Because they created emotional safety.
They removed:
- Fear of rejection
- Fear of comparison
- Fear of being left out
Financial behavior works the same way.
Clients do not take action simply because they understand a plan.
They act when they feel safe enough to move forward.
Five Lessons for Financial Advisors
1. People want the power to choose
For years, prom was about waiting to be chosen.
These girls changed that dynamic.
Clients are doing the same thing with money.
They are no longer waiting for:
- Permission
- Perfect timing
- Complete certainty
Instead, they want clarity and ownership.
Your role is to help them move from:
“What should I do?”
to
“What do I actually want?”
2. The definition of success is changing
Prom used to focus on:
- Status
- Appearance
- Having the perfect date
Now people value:
- Meaning
- Experience
- Connection
Money is changing in the same way.
Clients increasingly care about:
- Alignment
- Fulfillment
- Peace of mind
Not just numbers on a spreadsheet.
3. Safety comes before strategy
Those girls did not need a better plan.
They needed a better environment.
Clients are the same.
Before people will:
- Invest
- Spend intentionally
- Make major decisions
They need to feel:
- Safe
- Seen
- Free from judgment
Trust changes behavior more than information does.
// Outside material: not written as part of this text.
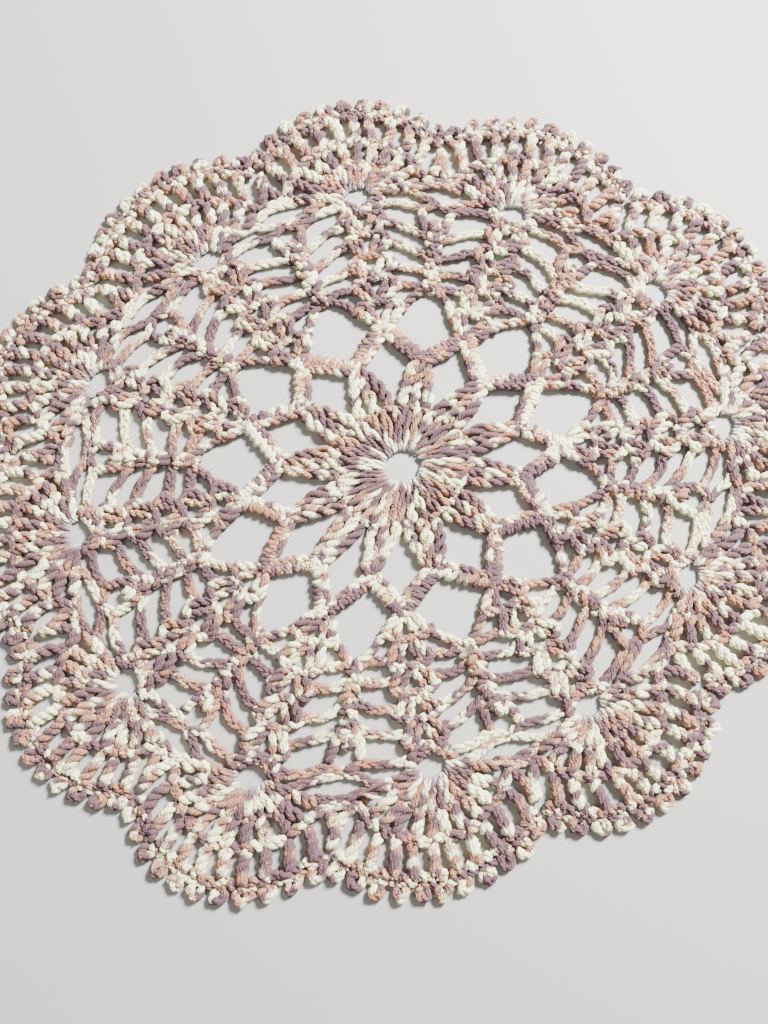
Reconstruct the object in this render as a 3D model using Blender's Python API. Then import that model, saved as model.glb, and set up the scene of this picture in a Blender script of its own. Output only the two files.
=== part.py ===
"""Round crocheted lace doily, lying flat.

One openwork sheet of thick cotton: a small hole in the middle, twelve petals
joined by a zigzag of arches, twelve spokes of shell stitches with chain ribs on
both sides, and twelve fans with a picot edge. The work is uneven, as hand work
is, so every sector is drawn once in an even layout and then placed by a table
that gives the turn and the reach of each spoke.

Units are metres, +Z is up, the underside lies on Z = 0, and the middle of the
sheet's box is the origin. In the even layout a point is given as (across, along):
along is the distance from the centre hole on a spoke, across is to its right.
"""
import math

import bmesh
import bpy

# Overall layout
SPOKES = 12
STEP = 360.0 / SPOKES
FIRST_SPOKE = 90.0
EYELET_REACH = 0.185
FOOT_REACH = 0.060

# One row for each spoke, counter-clockwise from the far side
# (turn of the spoke's foot in degrees, turn of its eyelet, reach of its eyelet)
SPOKE_TABLE = [
    (7.3, 9.0, 0.1778),
    (13.6, 12.4, 0.1788),
    (14.3, 14.1, 0.1915),
    (12.6, 11.8, 0.1939),
    (6.9, 8.7, 0.2004),
    (1.6, 4.4, 0.1959),
    (-2.3, 5.2, 0.1711),
    (7.0, 6.9, 0.1726),
    (10.8, 8.3, 0.1778),
    (6.9, 7.3, 0.1944),
    (2.1, 5.3, 0.1927),
    (3.3, 6.6, 0.1776),
]
FOOT_TURN, EYELET_TURN, REACH = 0, 1, 2

# Thickness of the work, by the stitches that lie there
CENTRE_THICK = 0.0040
ARCH_THICK = 0.0042
SPOKE_THICK = 0.0036
RIB_THICK = 0.0028
TIE_THICK = 0.0030
FAN_THICK = 0.0034
RIM_THICK = 0.0038

# Centre hole and fan eyelet
CENTRE_HOLE_RADIUS = 0.0107
CENTRE_HOLE_POINTS = 12
EYELET_HALF_WIDTH = 0.0072
EYELET_HALF_LENGTH = 0.0060
EYELET_POINTS = 8

# Round opening between two spokes
ROUND_MIDDLE = 0.0945
ROUND_HALF_WIDTH = 0.0160
ROUND_HALF_LENGTH = 0.0172
ROUND_POINTS = 10

# Kite between two petals: right half, from its point at the centre outwards
KITE = [
    (0.0000, 0.0420),
    (0.0045, 0.0510),
    (0.0112, 0.0610),
    (0.0100, 0.0710),
    (0.0055, 0.0800),
    (0.0000, 0.0855),
]

# Chain ribs, each from a shell of the spoke to the spine between two spokes
# (reach at the spoke, reach at the spine)
RIBS = [
    (0.1160, 0.1205),
    (0.1300, 0.1290),
    (0.1500, 0.1395),
    (0.1650, 0.1525),
]
RIB_HALF_WIDTH = 0.0026
RIB_BOW = 0.0022
RIB_GAP_START = 4.9
RIB_GAP_END = 12.7
SPINE_TURN = STEP / 2

# Openings between two fans, on the line midway between two spokes
SIDE_LENS = [
    (0.0052, 0.1570),
    (0.0115, 0.1700),
    (0.0180, 0.1742),
    (0.0330, 0.1735),
    (0.0345, 0.1685),
    (0.0200, 0.1632),
]
CRESCENT = [
    (-0.0068, 0.1708),
    (0.0000, 0.1716),
    (0.0068, 0.1708),
    (0.0060, 0.1762),
    (-0.0060, 0.1762),
]
LEFT_LENS = [
    (-0.0320, 0.1775),
    (-0.0200, 0.1785),
    (-0.0112, 0.1800),
    (-0.0135, 0.1832),
    (-0.0210, 0.1850),
    (-0.0300, 0.1825),
]
MIDDLE_LENS = [
    (-0.0070, 0.1838),
    (0.0000, 0.1822),
    (0.0065, 0.1830),
    (0.0115, 0.1868),
    (0.0040, 0.1898),
    (-0.0045, 0.1892),
]
NOTCH_GAP = [
    (-0.0046, 0.1975),
    (0.0040, 0.1975),
    (0.0042, 0.2080),
    (0.0000, 0.2150),
    (-0.0046, 0.2085),
]

# Fan: long posts stand in its outer ring, and picots run round its rim
OUTER_RING_START = 0.0375
OUTER_RING_END = 0.0545
OUTER_RING_START_STEP = 14.6
OUTER_RING_END_STEP = 12.1
OUTER_RING_FLARE = 0.0040
POST_HALF_WIDTH = 0.0024
CUT_RING_GAPS = 9
PICOTS = 11
PICOT_STEP = 10.9
PICOT_TOP = 0.0702
PICOT_SHOULDER = 0.0682
PICOT_FOOT = 0.0645
# (turn from the picot's middle in degrees, distance from the eyelet)
PICOT_PROFILE = [
    (-5.2, PICOT_FOOT),
    (-3.6, PICOT_SHOULDER),
    (-1.2, PICOT_TOP),
    (1.2, PICOT_TOP),
    (3.6, PICOT_SHOULDER),
]
NOTCH_REACH = 0.2245


def between_spokes(column, spoke):
    """Smooth value of a table column at a spoke number that need not be whole."""
    whole = math.floor(spoke)
    part = spoke - whole
    a, b, c, d = (SPOKE_TABLE[(whole + i) % SPOKES][column] for i in (-1, 0, 1, 2))
    slope = c - a
    bend = 2 * a - 5 * b + 4 * c - d
    twist = 3 * b - a - 3 * c + d
    return b + 0.5 * part * (slope + part * (bend + part * twist))


def place(spoke, across, along):
    """Real place of a point of the even layout, before centring."""
    reach = math.hypot(across, along)
    spoke_here = spoke - math.degrees(math.atan2(across, along)) / STEP
    outward = (reach - FOOT_REACH) / (EYELET_REACH - FOOT_REACH)
    outward = min(max(outward, 0.0), 1.0)
    foot_turn = between_spokes(FOOT_TURN, spoke_here)
    eyelet_turn = between_spokes(EYELET_TURN, spoke_here)
    turn = foot_turn + (eyelet_turn - foot_turn) * outward
    eyelet = between_spokes(REACH, spoke_here)
    if reach <= EYELET_REACH:
        radius = reach * eyelet / EYELET_REACH
    else:
        radius = reach - EYELET_REACH + eyelet
    angle = math.radians(FIRST_SPOKE + STEP * spoke_here + turn)
    return radius * math.cos(angle), radius * math.sin(angle)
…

4. Community shapes behavior
One person going alone might feel uncomfortable.
A group going together feels empowering.
Behavior changes in community.
That is why:
- Couples often make better progress together
- Peer influence matters
- Shared experiences reduce fear
Advisors who create conversations and supportive environments make it easier for clients to take action.
5. They did not lower the standard — they changed the game
This may be the biggest lesson of all.
The girls did not say:
“We could not get dates.”
They said:
“We do not need dates to have a great experience.”
That mindset changes everything.
Clients do not need:
- Perfect timing
- Maximum returns
- The ideal financial plan
They need a version of wealth that genuinely fits their life.
The Bottom Line
Those 12 girls did not change prom overnight.
They simply revealed that the rules had already changed.
Quietly.
Socially.
Behaviorally.
The same shift is happening with money.
Clients are redefining success.
They are creating lives that reflect what truly matters to them.
And the advisors who understand that shift are the ones clients trust most.